You may not know that my mom has been very sick for some time. We had a HUGE scare this week, as she was hospitalized again. We thought this was it, she was going to die, and the first thing I did was to phone our family Pastor (not my boss/pastor) to ask her to reach out to them, something I’d forgotten to do in the past scares. Our family Pastor is a newer member to the clergy, though not young and is finding her way too. As we spoke in that surreal life moment we all dread to have to face, she struggled for words of comfort for me. She stumbled, caught off guard, and then began to cite references from, thanks to my boss/pastor I realized I knew all too well, her training in the seminary about the 7 phases of death guide, or something like that. Its a tool for the clergy when aiding a family through a horrible time. Out my lips without any thought I stopped her mid sentence. I knew how hard it was for her as she’s not done this that often, thank goodness, and told her that she did not need to go on, or comfort me, that I was okay and her efforts were spent better having time to process and find the right words for my dad and sister. That’s a Pastor’s assistant thing to do, to keep them above water, and I realized I am one of those. But it was one of many moments that happened to me in the last weeks that contributed to what I was trying to explain to my pastor/boss during our talk.

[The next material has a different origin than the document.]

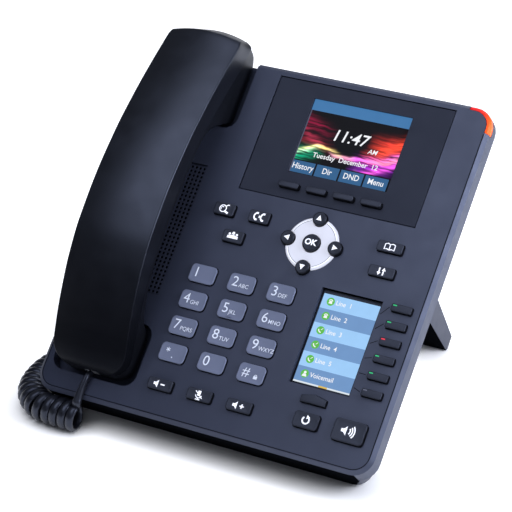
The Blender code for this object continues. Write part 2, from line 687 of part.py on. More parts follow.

As I stumbled to put it into words for him, that moment, and others, came to vision as I spoke. I then saw the connections floating around in my head yet to surface until, I suppose, I was ready to see it. Every single thing that has ever happened to me over my 45 years on this earth, every wish I’ve had, path I’ve gone on, dumb tv show I watched, every person bad and good in my life and past, every moment, every decision, every event– planned and unplanned, directly and indirectly was not a coincidence. There are none. There is always a reason.
I ask not of the reader to put a name on it. I’ve been clear I am not here to convert. I have my beliefs and wish not to argue them or force it on anyone. My mission does not discriminate based on beliefs. It could be God, the Universe or something we know not yet. My purpose is only to educate and help anyone through what my life has consisted of. But it starts, for me, and for those students, with the certainity that nothing was a coincidence in your life. My hope is that anyone who wants to start living their lives to the fullest, best most rewarding uplifting truth to learn, and a lot sooner than it took me if I can help it.

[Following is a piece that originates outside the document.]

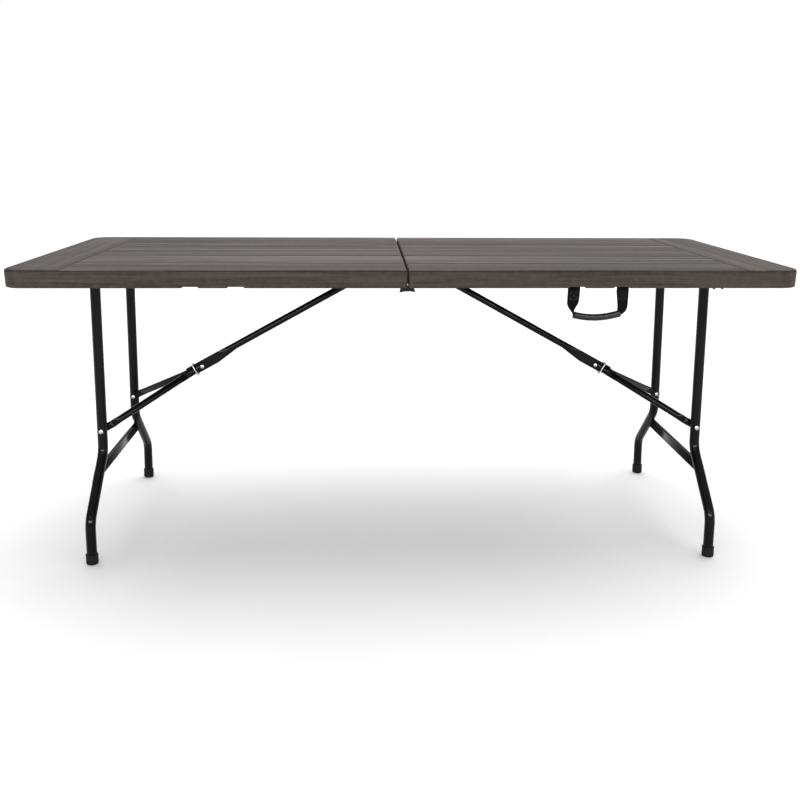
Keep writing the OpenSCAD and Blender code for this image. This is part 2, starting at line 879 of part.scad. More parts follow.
module edge_bumpers() {
    color(rubber_black) for (x = bumper_x) {
        translate([x, -half_depth + rim_wall / 2, panel_bottom]) difference() {
            sphere(r = 3);
            translate([-5, -5, 0]) cube(10);
        }
    }
}

left_top_panel();
left_front_rail();
left_back_rail();
left_seam_beam();
left_brace_bracket();
left_brace_pin();
left_pivot_brackets();
left_rail_screws();
left_front_hinge_leaf();
left_back_hinge_leaf();
front_hinge_pin();
back_hinge_pin();
left_pivot_tube();
left_front_leg();
left_back_leg();
left_crossbar();
left_front_foot_cap();
left_back_foot_cap();
left_leg_rivets();
left_upper_brace();
left_front_lower_arm();
left_back_lower_arm();
left_elbow_rivet();
left_arm_rivet_tails();
left_lock_ring();
right_top_panel();
right_front_rail();
right_back_rail();
right_seam_beam();
right_brace_bracket();
right_brace_pin();
right_pivot_brackets();
right_rail_screws();
right_front_hinge_leaf();
right_back_hinge_leaf();
right_pivot_tube();
right_front_leg();
right_back_leg();
right_crossbar();
right_front_foot_cap();
right_back_foot_cap();
right_leg_rivets();
right_upper_brace();
right_front_lower_arm();
right_back_lower_arm();
right_elbow_rivet();
right_arm_rivet_tails();
right_lock_ring();
handle_strap_inner();
handle_strap_outer();
handle_grip();
strap_anchor_tabs();
strap_anchor_plates();
strap_anchor_screws();
edge_bumpers();
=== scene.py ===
"""Looks of the folding table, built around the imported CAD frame. Metres, Z up."""
import json
import math

import bmesh
import bpy
from mathutils import Matrix, Vector


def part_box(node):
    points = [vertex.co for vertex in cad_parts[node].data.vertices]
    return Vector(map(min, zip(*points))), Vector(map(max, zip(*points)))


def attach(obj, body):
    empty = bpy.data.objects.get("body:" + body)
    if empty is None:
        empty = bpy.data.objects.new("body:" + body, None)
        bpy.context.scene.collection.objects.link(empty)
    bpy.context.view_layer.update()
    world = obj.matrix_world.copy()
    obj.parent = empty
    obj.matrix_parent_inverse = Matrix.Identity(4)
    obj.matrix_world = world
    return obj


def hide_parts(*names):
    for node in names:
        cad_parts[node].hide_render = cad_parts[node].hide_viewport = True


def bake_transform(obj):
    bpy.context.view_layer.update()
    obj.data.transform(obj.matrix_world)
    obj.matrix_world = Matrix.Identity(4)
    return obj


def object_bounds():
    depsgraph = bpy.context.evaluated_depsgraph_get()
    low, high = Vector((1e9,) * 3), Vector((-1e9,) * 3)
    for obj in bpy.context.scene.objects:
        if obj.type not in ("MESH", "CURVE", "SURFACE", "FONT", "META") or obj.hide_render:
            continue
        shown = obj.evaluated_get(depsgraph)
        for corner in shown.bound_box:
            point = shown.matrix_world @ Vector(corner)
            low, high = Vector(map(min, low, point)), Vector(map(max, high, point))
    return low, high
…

My favorite Author, Stephen King, stated in his book “On Writing,” something that floated around in my head stuck forever as I read it when it was first published and over and over again. I always felt in my heart I needed to be a writer, and the line that’s been stuck in here was to “write what you know.”
So I did. Ever so slowly, I’m blessed to truly understand it now, what that advice means to me. As I’ve stumbled around in doing this blog, by heeding that advice, soul searching, seeking. receiving and treasuring valuable feedback graced to me of not coincidental means propelled the understanding like a rocket. I found the answer to that question and I know what to do now. Its quite a relief, I must add. Infact, Its so comforting you cannot even imagine.
I say to you.. you can make a difference, you can change the world. You can plant seeds, and they will grow. You can speak the truth and know your words are not falling on deaf ears, even if you can’t hear it.
Because there are no coincidences, everything happens for a reason, and you have a purpose too.
Happy Friday. I hope I finally got this out right, and it makes sense. If you are wondering, my mom is doing better, 3 dialysis’s later. I’m leaving to get the grand baby soon and try hard not to think too much more, just play with her and absorb this miracle in my life. The baby and the answer.
I invite all thoughts and debates in the comments. It only grows us closer and stronger in our quests.
Love, uplift and encouragement to all.